Hawkeye football learning from New England Patriots

The Hawkeye coaching staff made a trip to visit the New England Patriots this offseason in an effort to re-energize the team.

Ben Allan Smith

Iowa tight end Noah Fant (87) catches a touchdown pass during the New Era Pinstripe Bowl at Yankee Stadium in New York on Wednesday, Dec. 27. The Hawkeyes went on to win 27-20.

Adam Hensley, Pregame Editor

Newsflash: The New England Patriots are a very good football team from top to bottom.

The Iowa coaching staff knows this, and that’s why some of the Hawkeye coaches traveled to the Patriots’ facility in an effort to get some new insight.

If there’s one thing Iowa and New England have in common, it’s using tight ends.

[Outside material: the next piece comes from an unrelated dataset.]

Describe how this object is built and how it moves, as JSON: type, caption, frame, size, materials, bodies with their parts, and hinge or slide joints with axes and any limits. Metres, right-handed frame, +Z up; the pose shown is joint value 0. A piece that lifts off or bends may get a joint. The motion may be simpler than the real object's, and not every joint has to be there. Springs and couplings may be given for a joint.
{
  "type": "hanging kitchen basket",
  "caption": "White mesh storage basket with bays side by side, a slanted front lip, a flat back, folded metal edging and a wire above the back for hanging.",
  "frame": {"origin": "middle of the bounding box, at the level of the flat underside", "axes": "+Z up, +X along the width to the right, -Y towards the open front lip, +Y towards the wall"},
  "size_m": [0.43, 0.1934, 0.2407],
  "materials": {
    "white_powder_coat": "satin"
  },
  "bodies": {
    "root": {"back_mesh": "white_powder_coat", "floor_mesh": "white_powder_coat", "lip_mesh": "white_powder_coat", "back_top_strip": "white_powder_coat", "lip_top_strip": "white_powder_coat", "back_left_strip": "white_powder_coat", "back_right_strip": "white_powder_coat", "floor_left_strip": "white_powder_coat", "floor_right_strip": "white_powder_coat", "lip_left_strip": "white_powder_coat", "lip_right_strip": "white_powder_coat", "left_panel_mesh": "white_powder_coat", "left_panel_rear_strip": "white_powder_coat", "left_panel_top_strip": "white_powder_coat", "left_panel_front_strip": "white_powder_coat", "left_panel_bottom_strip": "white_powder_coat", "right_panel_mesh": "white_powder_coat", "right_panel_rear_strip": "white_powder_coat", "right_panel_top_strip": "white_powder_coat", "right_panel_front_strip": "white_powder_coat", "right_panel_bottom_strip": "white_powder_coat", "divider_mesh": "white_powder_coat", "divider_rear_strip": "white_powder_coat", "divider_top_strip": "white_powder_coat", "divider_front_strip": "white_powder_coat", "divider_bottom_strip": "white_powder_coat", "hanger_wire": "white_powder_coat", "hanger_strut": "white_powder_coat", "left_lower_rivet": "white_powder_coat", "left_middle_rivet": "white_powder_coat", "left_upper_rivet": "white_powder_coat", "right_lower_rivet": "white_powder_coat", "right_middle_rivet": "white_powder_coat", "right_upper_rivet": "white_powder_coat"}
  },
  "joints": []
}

“There was a period there where [New England] had two tight ends who were extremely dynamic, and we think we have a good tight-end combo,” Kirk Ferentz said at Big Ten media days. “[There are] some things we can borrow or steal from their system.” The Patriots’ tight-end duo in 2011 (when Hawkeye offensive coordinator Brian Ferentz was the Patriots’ tight-end coach) was virtually unstopable. Rob Gronkowski and Aaron Hernandez combined for 169 receptions, 2,237 yards, and 24 touchdowns.

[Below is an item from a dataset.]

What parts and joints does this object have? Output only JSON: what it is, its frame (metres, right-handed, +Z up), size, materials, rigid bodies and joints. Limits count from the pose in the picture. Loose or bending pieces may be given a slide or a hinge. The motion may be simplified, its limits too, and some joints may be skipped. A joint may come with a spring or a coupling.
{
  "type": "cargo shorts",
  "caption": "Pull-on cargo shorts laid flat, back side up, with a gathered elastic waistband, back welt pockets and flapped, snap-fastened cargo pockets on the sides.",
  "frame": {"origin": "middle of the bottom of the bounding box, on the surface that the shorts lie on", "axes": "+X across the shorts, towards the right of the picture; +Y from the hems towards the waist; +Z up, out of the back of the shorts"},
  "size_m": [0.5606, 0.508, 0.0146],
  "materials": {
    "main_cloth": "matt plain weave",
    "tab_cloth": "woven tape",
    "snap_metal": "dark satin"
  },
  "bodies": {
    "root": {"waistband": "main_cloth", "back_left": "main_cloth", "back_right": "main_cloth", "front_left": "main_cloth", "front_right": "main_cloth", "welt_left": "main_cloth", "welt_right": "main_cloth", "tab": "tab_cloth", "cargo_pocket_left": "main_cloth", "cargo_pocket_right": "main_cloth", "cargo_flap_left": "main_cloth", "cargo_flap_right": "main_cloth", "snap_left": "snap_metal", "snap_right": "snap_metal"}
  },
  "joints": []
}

Noah Fant stood out as Iowa’s best target in the passing game last season, and while he didn’t put up Gronk-esque numbers, he did lead the country in touchdowns by a tight end, catching 11. He also boasted a 16.5 yards-per-catch average.

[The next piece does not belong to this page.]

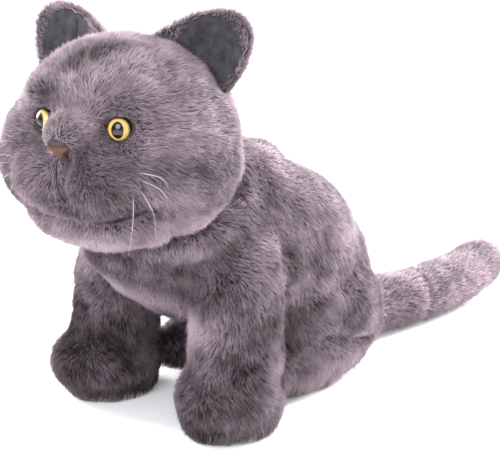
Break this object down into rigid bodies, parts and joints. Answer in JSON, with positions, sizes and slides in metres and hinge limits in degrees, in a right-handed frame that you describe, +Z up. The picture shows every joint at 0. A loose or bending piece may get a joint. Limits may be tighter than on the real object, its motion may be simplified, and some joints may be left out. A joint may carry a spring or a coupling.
{
  "type": "plush cat",
  "caption": "Seated plush cat in mauve-grey faux fur with amber safety eyes, a brown plastic nose, velour-lined ears, white whiskers and a thick tail laid out behind.",
  "frame": {"origin": "centre of the flat seat panel, on the surface the cat sits on", "axes": "+Z up, the cat faces -Y and its tail points to +Y, its own left side is +X"},
  "size_m": [0.2014, 0.5671, 0.3102],
  "materials": {
    "plush_fur": "matte",
    "plush_fur_light": "matte",
    "stuffing": "matte",
    "pouch_cloth": "matte",
    "pellets": "matte",
    "ear_velour": "matte",
    "eye_glass": "gloss",
    "washer_plastic": "satin",
    "nose_plastic": "satin",
    "thread": "matte",
    "whisker_nylon": "satin"
  },
  "bodies": {
    "torso": {"base_panel": "plush_fur", "chest_panel": "plush_fur_light", "front_leg_inner_panel_left": "plush_fur", "front_leg_inner_panel_right": "plush_fur", "front_leg_outer_panel_left": "plush_fur", "front_leg_outer_panel_right": "plush_fur", "front_leg_stuffing_left": "stuffing", "front_leg_stuffing_right": "stuffing", "front_sole_left": "plush_fur", "front_sole_right": "plush_fur", "haunch_panel_left": "plush_fur", "haunch_panel_right": "plush_fur", "haunch_stuffing_left": "stuffing", "haunch_stuffing_right": "stuffing", "hind_paw_panel_left": "plush_fur", "hind_paw_panel_right": "plush_fur", "hind_paw_stuffing_left": "stuffing", "hind_paw_stuffing_right": "stuffing", "hind_sole_left": "plush_fur", "hind_sole_right": "plush_fur", "pellet_fill": "pellets", "pellet_pouch": "pouch_cloth", "torso_side_left": "plush_fur", "torso_side_right": "plush_fur", "torso_stuffing": "stuffing"},
    "neck": {"neck_plug": "stuffing", "neck_thread": "thread"},
    "head": {"chin_panel": "plush_fur_light", "eye_lens_left": "eye_glass", "eye_lens_right": "eye_glass", "eye_washer_left": "washer_plastic", "eye_washer_right": "washer_plastic", "head_gusset": "plush_fur", "head_side_left": "plush_fur", "head_side_right": "plush_fur", "head_stuffing": "stuffing", "mouth_thread": "thread", "muzzle_skin_left": "plush_fur", "muzzle_skin_right": "plush_fur", "muzzle_stuffing_left": "stuffing", "muzzle_stuffing_right": "stuffing", "nose": "nose_plastic", "nose_washer": "washer_plastic", "whiskers_left": "whisker_nylon", "whiskers_right": "whisker_nylon"},
    "ear_left": {"ear_back_left": "plush_fur", "ear_lining_left": "ear_velour"},
    "ear_right": {"ear_back_right": "plush_fur", "ear_lining_right": "ear_velour"},
    "tail_base": {"tail_base_skin": "plush_fur", "tail_base_stuffing": "stuffing"},
    "tail_tip": {"tail_tip_skin": "plush_fur", "tail_tip_stuffing": "stuffing"}
  },
  "joints": [
    {"name": "head_turn", "type": "hinge", "parent": "torso", "child": "neck", "pos_m": [0, -0.132, 0.19], "axis": [0, 0, 1], "range_deg": [-18, 18], "stiffness_Nm_per_rad": 6},
    {"name": "head_nod", "type": "hinge", "parent": "neck", "child": "head", "pos_m": [0, -0.132, 0.19], "axis": [1, 0, 0], "range_deg": [-12, 8], "stiffness_Nm_per_rad": 12},
    {"name": "ear_fold_left", "type": "hinge", "parent": "head", "child": "ear_left", "pos_m": [0.04286, -0.14843, 0.27908], "axis": [0.7535, 0.1601, -0.6376], "range_deg": [-15, 25], "stiffness_Nm_per_rad": 0.2},
    {"name": "ear_fold_right", "type": "hinge", "parent": "head", "child": "ear_right", "pos_m": [-0.05118, -0.16842, 0.27908], "axis": [0.7535, 0.1602, 0.6376], "range_deg": [-15, 25], "stiffness_Nm_per_rad": 0.2},
    {"name": "tail_swing", "type": "hinge", "parent": "torso", "child": "tail_base", "pos_m": [0, 0.066, 0.026], "axis": [0, 0, 1], "range_deg": [-25, 25], "stiffness_Nm_per_rad": 1.5},
    {"name": "tail_curl", "type": "hinge", "parent": "tail_base", "child": "tail_tip", "pos_m": [0.011, 0.166, 0.025], "axis": [0, 0, 1], "range_deg": [-30, 30], "stiffness_Nm_per_rad": 0.8}
  ]
}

Tight-end counterpart T.J. Hockenson had 320 yards and 3 touchdowns, and the Fant/Hockenson combo scored the most touchdowns by a tight-end duo in the Kirk Ferentz era at Iowa.

“We pull a lot of tension off of each other, and help out the other,” Fant said. “It’s cool how it’s kind of like a ying-yang kind of thing.”

The key to breaking open the offense, especially when featuring tight ends, is tempo, Brian Ferentz said.

“[The Patriots] don’t always play with tempo, but they have the ability to play with tempo,” he said. “I think what that does, you look at the NFL, and it is a very matchup-driven league, and it’s a personnel-driven league. If you watch a National Football League game, for every offensive personnel group that comes into the game, a defensive personnel group comes into the game to match that. College is moving that way.”

He cited Central Florida as a team that is ahead of the game when it comes to tempo. The Knights, then led by current Nebraska head coach Scott Frost, finished 13-0 and paced the nation with 48.2 points per game in 2017.

“The only way tempo works is that you vary the tempo. If you go fast all the time, you’re easy to defend. If you go slow all the time, you’re easy to defend,” Ferentz said. “The teams that do nice job with tempo — I think about Central Florida last year. There’s a team that really took advantage of tempo to create mismatches, more in the old Oregon model.”

But what Central Florida, as well as other teams that focus on tempo, do is more than just playing fast, Ferentz said. It’s all about generating a personnel advantage. If an offense runs at a certain tempo, it locks the defense in with the player package it has on the field.

Fant is a prime example of how Ferentz and Company were able to lock defenses into certain personnel groups. Despite being listed as a tight end, Fant is too fast for most linebackers to cover and too big for most defensive backs. If the Hawkeye offense catches an opposing defense with a linebacker-heavy package, it can open the passing game using Fant.

“We’ve had the ability in the past to play with a little bit of tempo — that’s not always something we’ve hung our hat on; it’s certainly been in our playbook,” Ferentz said. “If the need arises this year, I would hope in Year 2 we’re a little bit further along.”